Required task.
Output all lines exactly.

Supplied data.
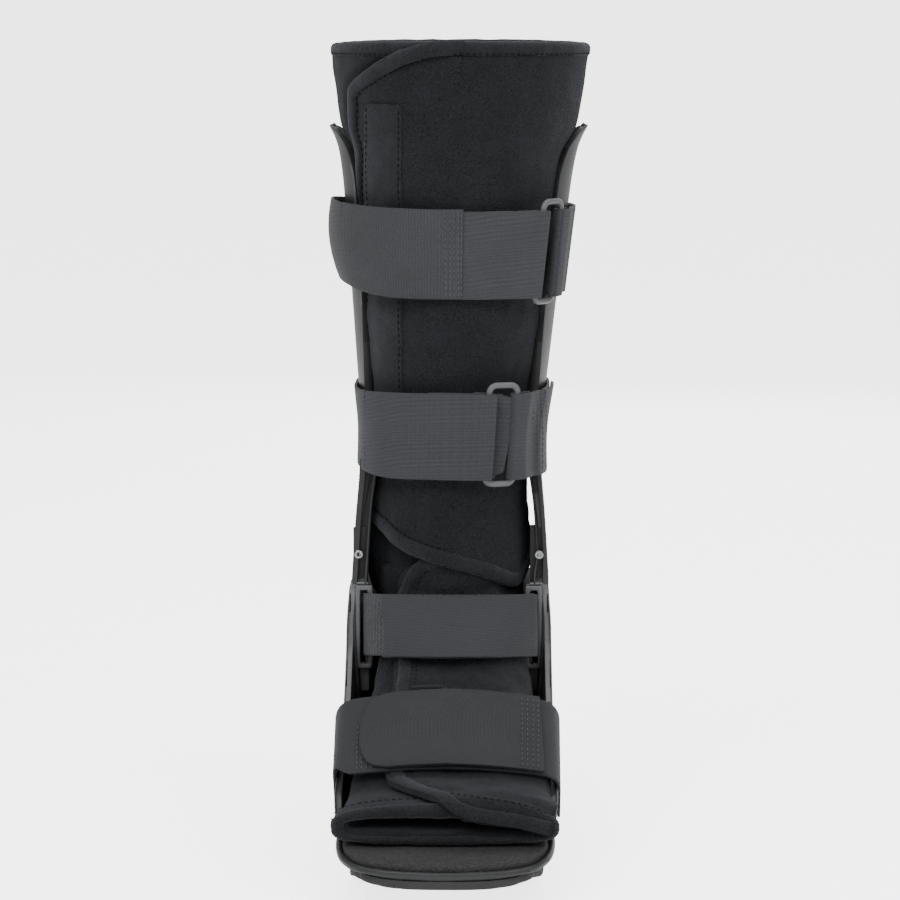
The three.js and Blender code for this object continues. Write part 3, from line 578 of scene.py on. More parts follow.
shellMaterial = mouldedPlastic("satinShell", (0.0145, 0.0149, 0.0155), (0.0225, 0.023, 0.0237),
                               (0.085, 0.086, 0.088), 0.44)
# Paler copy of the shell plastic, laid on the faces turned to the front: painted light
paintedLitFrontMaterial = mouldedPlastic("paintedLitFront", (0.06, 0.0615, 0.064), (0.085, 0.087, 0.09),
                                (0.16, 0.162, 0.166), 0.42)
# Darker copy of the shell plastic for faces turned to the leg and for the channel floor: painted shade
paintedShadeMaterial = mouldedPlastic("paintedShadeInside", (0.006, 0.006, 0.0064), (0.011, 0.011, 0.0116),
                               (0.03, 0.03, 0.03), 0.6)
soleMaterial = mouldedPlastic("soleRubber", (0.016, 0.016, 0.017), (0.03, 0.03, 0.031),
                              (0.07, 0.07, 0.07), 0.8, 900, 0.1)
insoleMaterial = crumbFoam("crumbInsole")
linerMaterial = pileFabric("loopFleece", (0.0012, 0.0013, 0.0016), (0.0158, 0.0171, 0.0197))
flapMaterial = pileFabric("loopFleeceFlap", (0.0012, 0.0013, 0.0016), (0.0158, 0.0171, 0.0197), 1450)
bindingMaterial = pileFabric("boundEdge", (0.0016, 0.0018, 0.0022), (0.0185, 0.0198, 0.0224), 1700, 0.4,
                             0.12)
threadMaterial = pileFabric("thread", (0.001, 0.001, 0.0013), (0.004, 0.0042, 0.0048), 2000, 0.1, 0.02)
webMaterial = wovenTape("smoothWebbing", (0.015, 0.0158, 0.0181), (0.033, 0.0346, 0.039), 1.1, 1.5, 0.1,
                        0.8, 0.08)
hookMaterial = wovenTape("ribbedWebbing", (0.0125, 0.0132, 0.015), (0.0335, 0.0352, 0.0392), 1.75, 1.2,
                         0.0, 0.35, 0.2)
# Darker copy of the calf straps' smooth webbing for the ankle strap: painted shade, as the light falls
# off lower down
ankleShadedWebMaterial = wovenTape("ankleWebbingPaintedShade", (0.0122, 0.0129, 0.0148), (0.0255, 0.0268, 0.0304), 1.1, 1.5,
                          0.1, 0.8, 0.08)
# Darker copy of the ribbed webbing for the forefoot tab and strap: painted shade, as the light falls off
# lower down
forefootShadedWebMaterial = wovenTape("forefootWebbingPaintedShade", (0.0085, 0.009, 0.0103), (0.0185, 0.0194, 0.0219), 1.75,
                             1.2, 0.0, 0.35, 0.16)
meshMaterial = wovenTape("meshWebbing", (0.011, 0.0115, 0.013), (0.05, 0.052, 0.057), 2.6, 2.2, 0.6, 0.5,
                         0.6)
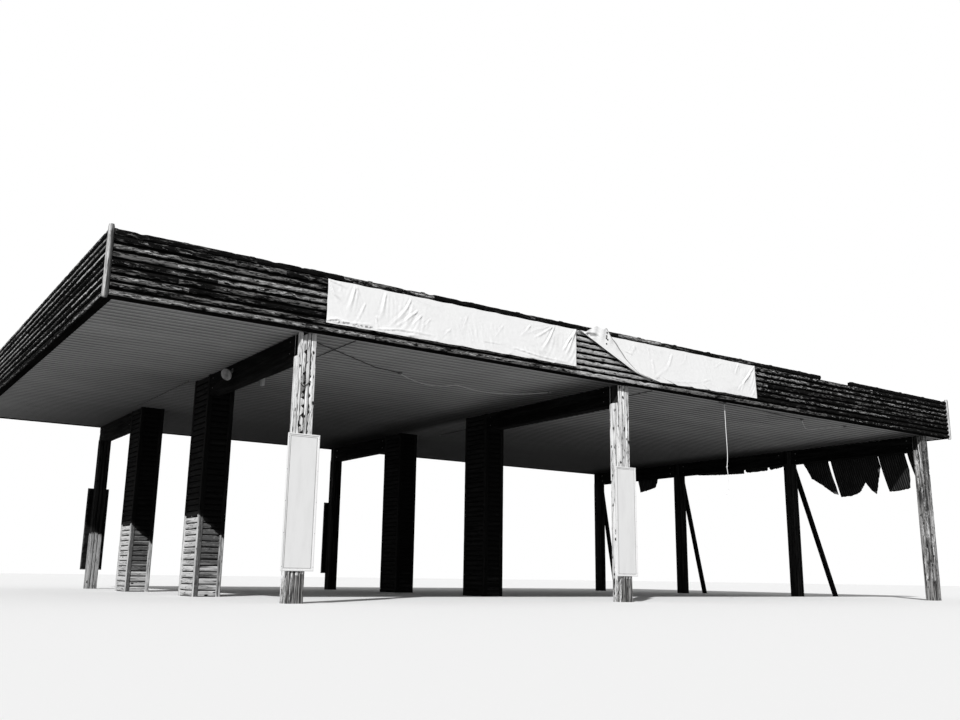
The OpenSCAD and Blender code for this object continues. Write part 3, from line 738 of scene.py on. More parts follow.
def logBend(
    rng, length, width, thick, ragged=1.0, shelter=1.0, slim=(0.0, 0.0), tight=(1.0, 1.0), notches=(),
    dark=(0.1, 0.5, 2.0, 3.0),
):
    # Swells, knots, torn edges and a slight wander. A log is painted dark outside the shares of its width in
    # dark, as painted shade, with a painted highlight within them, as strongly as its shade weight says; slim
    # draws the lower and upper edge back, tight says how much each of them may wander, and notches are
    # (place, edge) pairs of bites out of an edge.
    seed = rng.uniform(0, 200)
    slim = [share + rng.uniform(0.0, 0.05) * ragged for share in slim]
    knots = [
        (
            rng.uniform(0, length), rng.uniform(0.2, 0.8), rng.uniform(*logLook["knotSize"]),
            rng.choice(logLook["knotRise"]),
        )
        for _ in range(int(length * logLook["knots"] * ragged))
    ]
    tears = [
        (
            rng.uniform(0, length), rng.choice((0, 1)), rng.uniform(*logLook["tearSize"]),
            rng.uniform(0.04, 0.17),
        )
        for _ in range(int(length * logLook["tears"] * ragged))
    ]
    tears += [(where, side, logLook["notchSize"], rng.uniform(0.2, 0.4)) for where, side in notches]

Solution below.
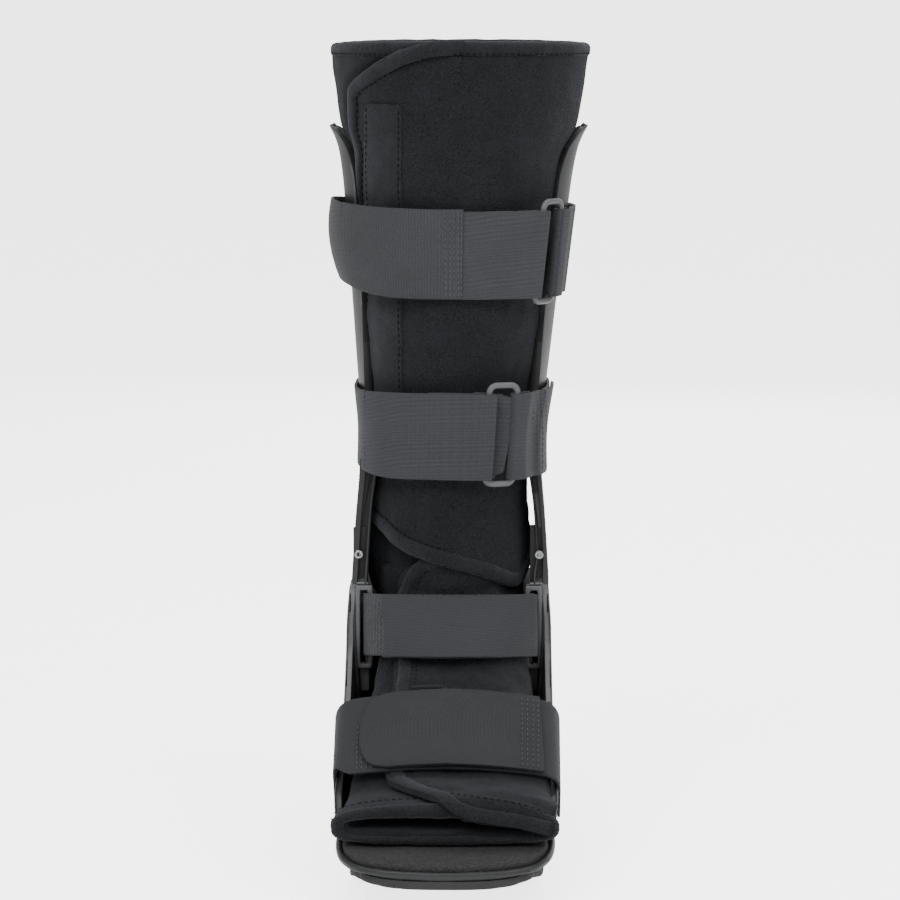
The three.js and Blender code for this object continues. Write part 3, from line 578 of scene.py on. More parts follow.
shellMaterial = mouldedPlastic("satinShell", (0.0145, 0.0149, 0.0155), (0.0225, 0.023, 0.0237),
                               (0.085, 0.086, 0.088), 0.44)
# Paler copy of the shell plastic, laid on the faces turned to the front: painted light
paintedLitFrontMaterial = mouldedPlastic("paintedLitFront", (0.06, 0.0615, 0.064), (0.085, 0.087, 0.09),
                                (0.16, 0.162, 0.166), 0.42)
# Darker copy of the shell plastic for faces turned to the leg and for the channel floor: painted shade
paintedShadeMaterial = mouldedPlastic("paintedShadeInside", (0.006, 0.006, 0.0064), (0.011, 0.011, 0.0116),
                               (0.03, 0.03, 0.03), 0.6)
soleMaterial = mouldedPlastic("soleRubber", (0.016, 0.016, 0.017), (0.03, 0.03, 0.031),
                              (0.07, 0.07, 0.07), 0.8, 900, 0.1)
insoleMaterial = crumbFoam("crumbInsole")
linerMaterial = pileFabric("loopFleece", (0.0012, 0.0013, 0.0016), (0.0158, 0.0171, 0.0197))
flapMaterial = pileFabric("loopFleeceFlap", (0.0012, 0.0013, 0.0016), (0.0158, 0.0171, 0.0197), 1450)
bindingMaterial = pileFabric("boundEdge", (0.0016, 0.0018, 0.0022), (0.0185, 0.0198, 0.0224), 1700, 0.4,
                             0.12)
threadMaterial = pileFabric("thread", (0.001, 0.001, 0.0013), (0.004, 0.0042, 0.0048), 2000, 0.1, 0.02)
webMaterial = wovenTape("smoothWebbing", (0.015, 0.0158, 0.0181), (0.033, 0.0346, 0.039), 1.1, 1.5, 0.1,
                        0.8, 0.08)
hookMaterial = wovenTape("ribbedWebbing", (0.0125, 0.0132, 0.015), (0.0335, 0.0352, 0.0392), 1.75, 1.2,
                         0.0, 0.35, 0.2)
# Darker copy of the calf straps' smooth webbing for the ankle strap: painted shade, as the light falls
# off lower down
ankleShadedWebMaterial = wovenTape("ankleWebbingPaintedShade", (0.0122, 0.0129, 0.0148), (0.0255, 0.0268, 0.0304), 1.1, 1.5,
                          0.1, 0.8, 0.08)
# Darker copy of the ribbed webbing for the forefoot tab and strap: painted shade, as the light falls off
# lower down
forefootShadedWebMaterial = wovenTape("forefootWebbingPaintedShade", (0.0085, 0.009, 0.0103), (0.0185, 0.0194, 0.0219), 1.75,
                             1.2, 0.0, 0.35, 0.16)
meshMaterial = wovenTape("meshWebbing", (0.011, 0.0115, 0.013), (0.05, 0.052, 0.057), 2.6, 2.2, 0.6, 0.5,
                         0.6)
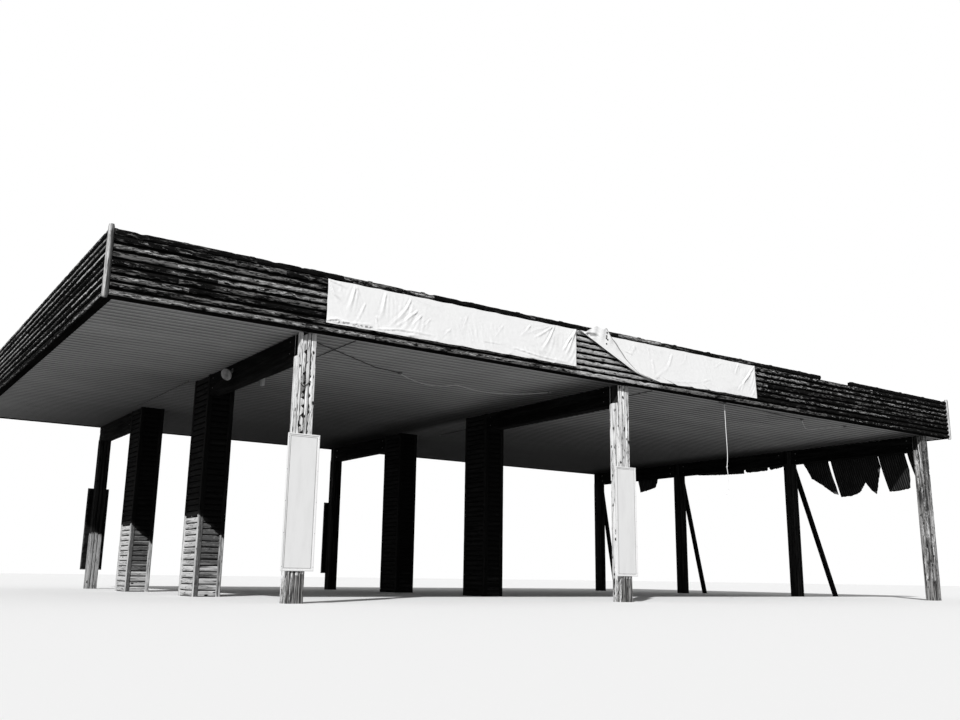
The OpenSCAD and Blender code for this object continues. Write part 3, from line 738 of scene.py on. More parts follow.
def logBend(
    rng, length, width, thick, ragged=1.0, shelter=1.0, slim=(0.0, 0.0), tight=(1.0, 1.0), notches=(),
    dark=(0.1, 0.5, 2.0, 3.0),
):
    # Swells, knots, torn edges and a slight wander. A log is painted dark outside the shares of its width in
    # dark, as painted shade, with a painted highlight within them, as strongly as its shade weight says; slim
    # draws the lower and upper edge back, tight says how much each of them may wander, and notches are
    # (place, edge) pairs of bites out of an edge.
    seed = rng.uniform(0, 200)
    slim = [share + rng.uniform(0.0, 0.05) * ragged for share in slim]
    knots = [
        (
            rng.uniform(0, length), rng.uniform(0.2, 0.8), rng.uniform(*logLook["knotSize"]),
            rng.choice(logLook["knotRise"]),
        )
        for _ in range(int(length * logLook["knots"] * ragged))
    ]
    tears = [
        (
            rng.uniform(0, length), rng.choice((0, 1)), rng.uniform(*logLook["tearSize"]),
            rng.uniform(0.04, 0.17),
        )
        for _ in range(int(length * logLook["tears"] * ragged))
    ]
    tears += [(where, side, logLook["notchSize"], rng.uniform(0.2, 0.4)) for where, side in notches]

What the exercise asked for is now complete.